I'm trying to optimize a system with a better algorithm for allocating storage. The system has 'N' writer processes and 'M' disks. (N < 30, M < 10. N can change, M is constant).
Any process can write to any disk and each process regularly writes a file every, say, 5 minutes, but the size of the file can be quite different. Each writer independently "chooses" which disk it writes to on a file-by-file basis; so it might write one file to Disk 2 and the next file a few minutes later to disk 8. There is no communication between writers.
This goes on forever.
In the steady state, all disks are "full" and a "deleter" process continuously deletes the oldest files until all disks are no longer "really full". (there are two water marks: "almost full" and "really full", if that helps), so the "deleter" wants:
Almost Full Really Full
Disk 1 Y N
Disk 2 Y N
Disk 3 Y N
I need to optimize how the writer chooses which disk to write to such that, as much as possible, different writers are writing to different disks. This is important to balance I/O load.

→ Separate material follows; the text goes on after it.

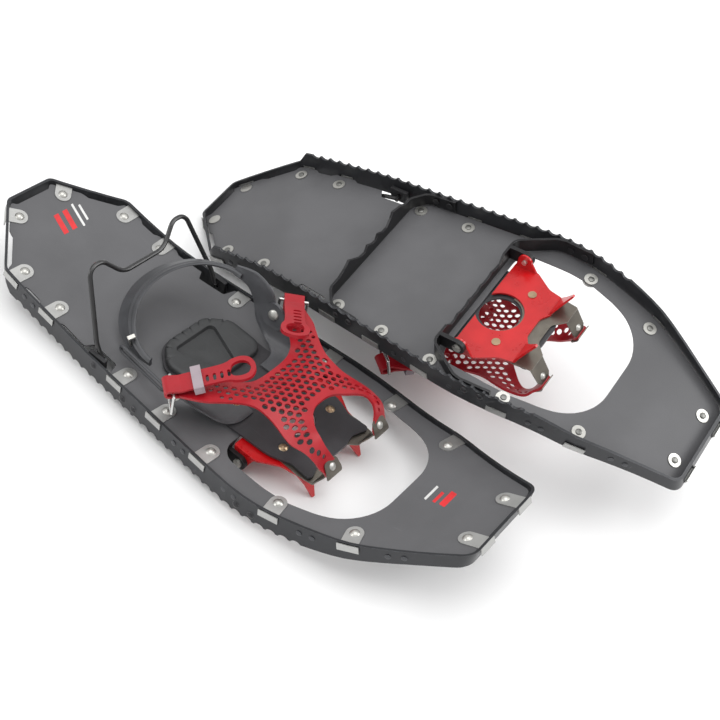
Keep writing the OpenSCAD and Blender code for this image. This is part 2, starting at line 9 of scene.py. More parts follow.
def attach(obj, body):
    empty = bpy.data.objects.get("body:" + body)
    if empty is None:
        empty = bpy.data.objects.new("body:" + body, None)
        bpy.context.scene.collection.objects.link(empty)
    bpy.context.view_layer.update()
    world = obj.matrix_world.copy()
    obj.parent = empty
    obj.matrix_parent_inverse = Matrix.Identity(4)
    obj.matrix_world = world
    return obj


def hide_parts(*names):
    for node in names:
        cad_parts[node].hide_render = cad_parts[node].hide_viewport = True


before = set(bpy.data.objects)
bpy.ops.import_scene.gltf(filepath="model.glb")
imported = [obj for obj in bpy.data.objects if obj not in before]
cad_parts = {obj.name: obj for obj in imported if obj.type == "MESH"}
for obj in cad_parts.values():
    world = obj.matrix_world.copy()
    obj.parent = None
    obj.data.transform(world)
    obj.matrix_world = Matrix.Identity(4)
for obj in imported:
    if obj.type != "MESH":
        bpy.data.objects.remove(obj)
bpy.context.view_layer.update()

I had thought this wouldn't be too hard, but the more I think of it, the more problems arise. I've tried a number of things:
Randomly choose disk from those with free space. However since there aren't many disks (M is small), there is a good chance all writers will choose the same destination disk and overload the I/O system. Bad.
Index/hash the writer number across the list of disks with free space. So if N == M, Writer 1 always ends up writing to Disk 1. However this fights with the deleter working to maintain free space by deleting the oldest files: eg, the first disk gets full but the oldest file is on a different disk.
Use first free disk. However this ends up with all writers writing to the same disk.